Interpretive Summary: The development of high-throughput sequencing platforms over the past decade has enabled the analysis of microbial communities by targeting a specific gene, the 16S ribosomal RNA gene, that all known bacteria share. By amplification and sequencing of this gene from DNA purified from the complex community of microbes in a specific environment, such as the rumen of cattle, a profile of the microbial content can be obtained, due to the fact that specific areas of the 16S gene are shared among many bacteria, but certain regions of the gene are specific to genera or species. There are nine such variable regions, but the existing “short read” high-throughput sequencing platforms are only able to capture one to three of these regions, limiting the resolution with which the community can be divided into component species.
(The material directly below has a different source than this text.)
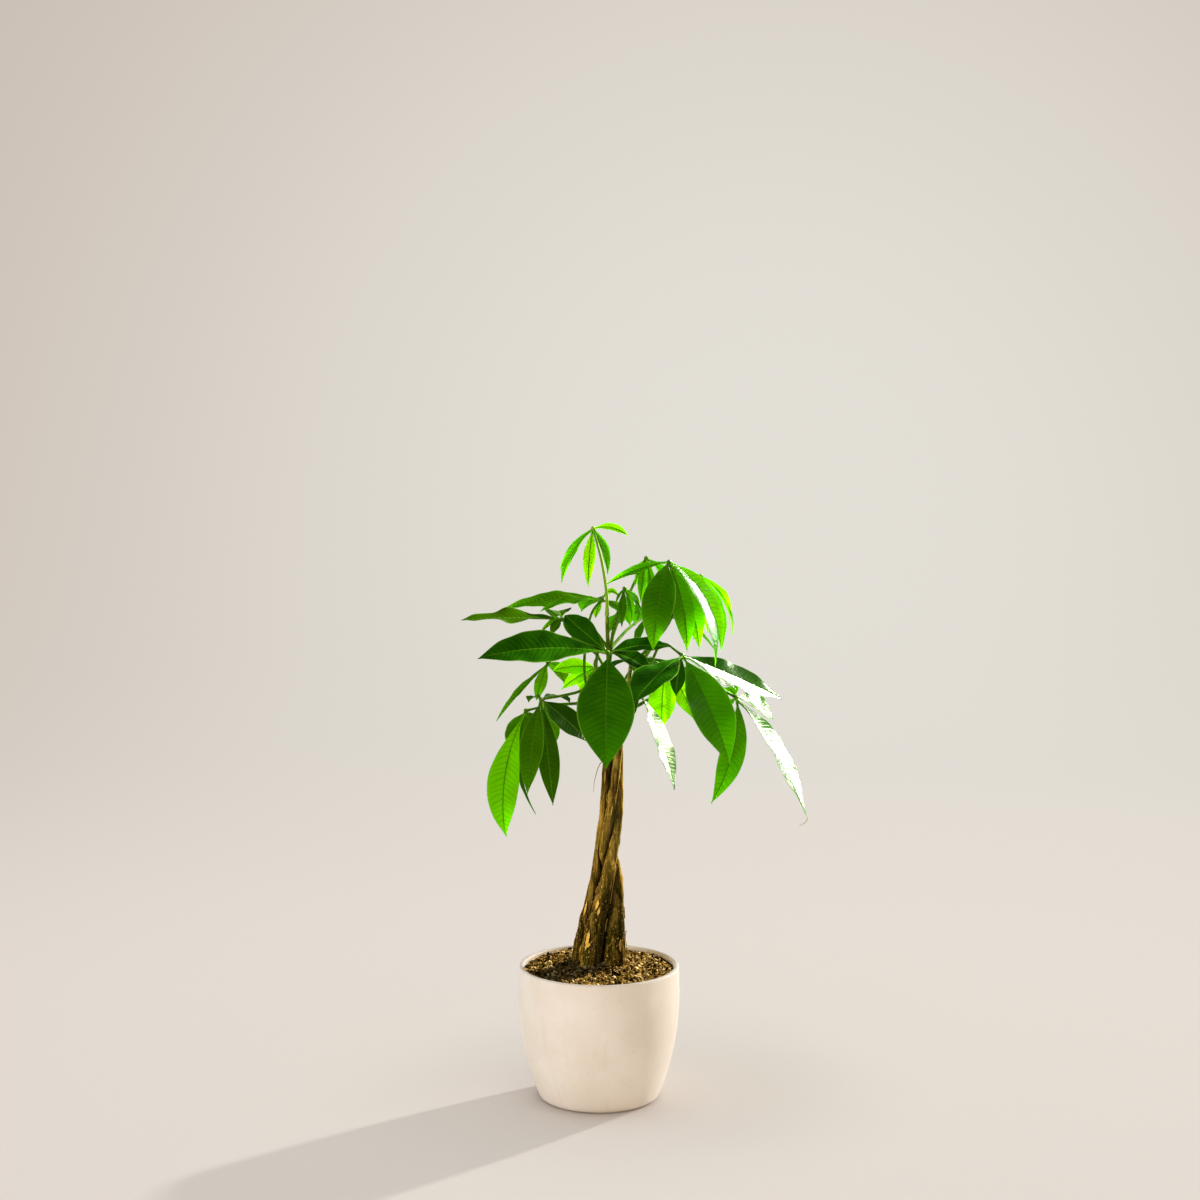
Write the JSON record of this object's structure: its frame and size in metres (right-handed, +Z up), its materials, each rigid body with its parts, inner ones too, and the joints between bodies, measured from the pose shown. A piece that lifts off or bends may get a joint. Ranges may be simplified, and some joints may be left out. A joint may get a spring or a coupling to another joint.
{
  "type": "potted money tree",
  "caption": "Small potted money tree: braided woody trunks with green shoots and hand-shaped leaves, standing in soil in a plain tapered round pot.",
  "frame": {"origin": "centre of the pot's flat underside", "axes": "+Z up along the pot's axis, -Y towards the viewer of the picture, +X to the viewer's right"},
  "size_m": [0.3524, 0.3054, 0.5949],
  "materials": {
    "pot": "matte cream",
    "soil": "moist crumbly potting soil",
    "bark": "rough flaking bark",
    "shoot": "satin green stem",
    "leaf": "semi-gloss leaf"
  },
  "bodies": {
    "root": {"pot": "pot", "soil": "soil", "trunk_left": "bark", "trunk_front": "bark", "trunk_right": "bark", "trunk_back": "bark", "trunk_inner": "bark", "shoot_left": "shoot", "shoot_front": "shoot", "shoot_right": "shoot", "shoot_back": "shoot", "shoot_inner": "shoot", "leaf_top": "leaf", "leaf_crest_front": "leaf", "leaf_crest_back": "leaf", "leaf_crest_inner": "leaf", "leaf_young": "leaf", "leaf_upper_left": "leaf", "leaf_outer_left": "leaf", "leaf_fore": "leaf", "leaf_fore_right": "leaf", "leaf_low_right": "leaf", "leaf_mid_right": "leaf", "leaf_low_inner": "leaf", "leaf_low_left": "leaf", "leaf_hanging_left": "leaf", "leaf_back_left": "leaf", "leaf_low_back": "leaf", "leaf_rear_high": "leaf", "leaf_rear": "leaf"}
  },
  "joints": []
}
New technologies for examining up to eight of the nine variable regions of the 16S gene are evaluated in this manuscript to characterize the increase in resolution that may be possible, specifically in the case of studies of the bovine rumen. The manuscript documents and quantifies the improvement using longer read technology, and suggests an improved path for characterization of rumen bacterial populations.
Technical Abstract: Next generation sequencing technologies have vastly changed the approach of sequencing of the 16S rRNA gene for studies in microbial ecology. Three distinct technologies are available for large-scale 16S sequencing. All three are subject to biases introduced by sequencing error rates, amplification primer selection, and read length, which can affect the apparent microbial community. In this study, we compared short read 16S rRNA variable regions, V1-V3, with that of near-full length 16S regions, V1-V8, using highly diverse steer rumen microbial communities, in order to examine the impact of technology selection on phylogenetic profiles. Short paired end reads from the Illumina MiSeq platform were used to generate V1-V3 sequence, while long "circular consensus" reads from the Pacific Biosciences RSII instrument were used to generate V1-V8 data. The two platforms predicted similar microbial operational taxonomic units (OTUs) as well as species richness, Good's coverage, and Shannon diversity. However, the V1-V8 amplified ruminal community resulted in significant increases in several orders of taxa, such as phyla Proteobacteria and Verrucomicrobia (P < 0.05). Taxonomic classification accuracy was also greater in the near full-length read. UniFrac distance matrices using jackknifed UPGMA clustering also noted differences between the communities. These data support the consensus that longer reads result in a finer phylogenetic resolution that may not be achieved by shorter 16S rRNA gene fragments. Our work on the cattle rumen bacterial community demonstrates that utilizing near full-length 16S reads may be useful in conducting a more thorough study, or for developing a niche-specific database to use in analyzing data from shorter read technologies when budgetary constraints preclude use of near-full length 16S sequencing.